AWS provides 'elastic load balancers' that will distribute the load between instances that you have associated with them. It is capable of distributing load between regions, and tries to avoid single points of failure and the limitations (e.g. network I/O) of single instances. It does not support a 'static' IP (called an elastic IP on AWS), so you must use a CNAME to access it (i.e. you cannot map an ELB to your root domain). Also, the source IP is usually set as the ELB IP which means you will need to use the 'X-Forwarded-For' header for logs/analysis. You can still use nginx or HAproxy as a load balancer if you desire, however, keep in mind that this results in all the network traffic passing through that single instance, which will often end up as a bottleneck if your application requires high bandwidth.
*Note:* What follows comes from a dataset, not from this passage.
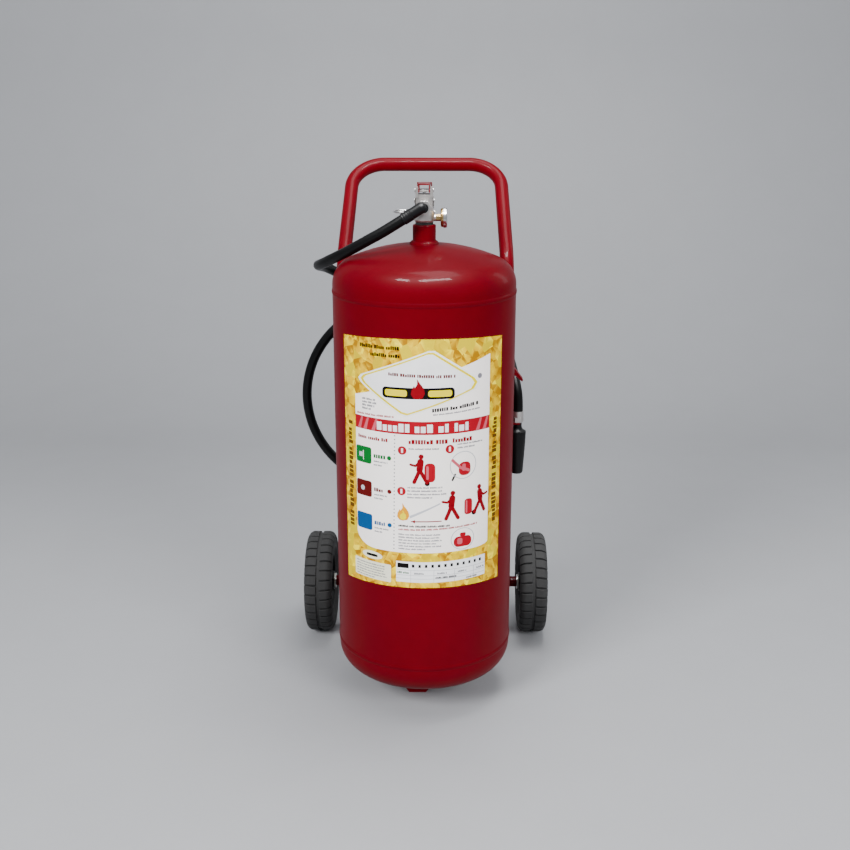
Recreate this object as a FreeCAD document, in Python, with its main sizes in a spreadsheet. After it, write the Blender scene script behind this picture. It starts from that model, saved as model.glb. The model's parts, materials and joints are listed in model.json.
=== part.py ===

As with everything else on AWS though, you pay for what you use - ELBs are billed both on the time they are running, and the data that passes through them.
Finally, the AWS commands can be run from anywhere - they are keyed into your account by the credentials you pass them, and are run against specific resources (e.g. an instance, an EBS volume, etc) as you will specify the associated ID for a given command. Only a few commands (such as bundling/uploading a AMI), which require (local) access to the files in question must be run from a specific machine (i.e. one that has access to the required files). Even commands that reference a resource attached to an instance (e.g. taking a snapshot of an EBS volume) can be run from any machine that has the tools installed (the instance in question, your dev box, another instance, etc.)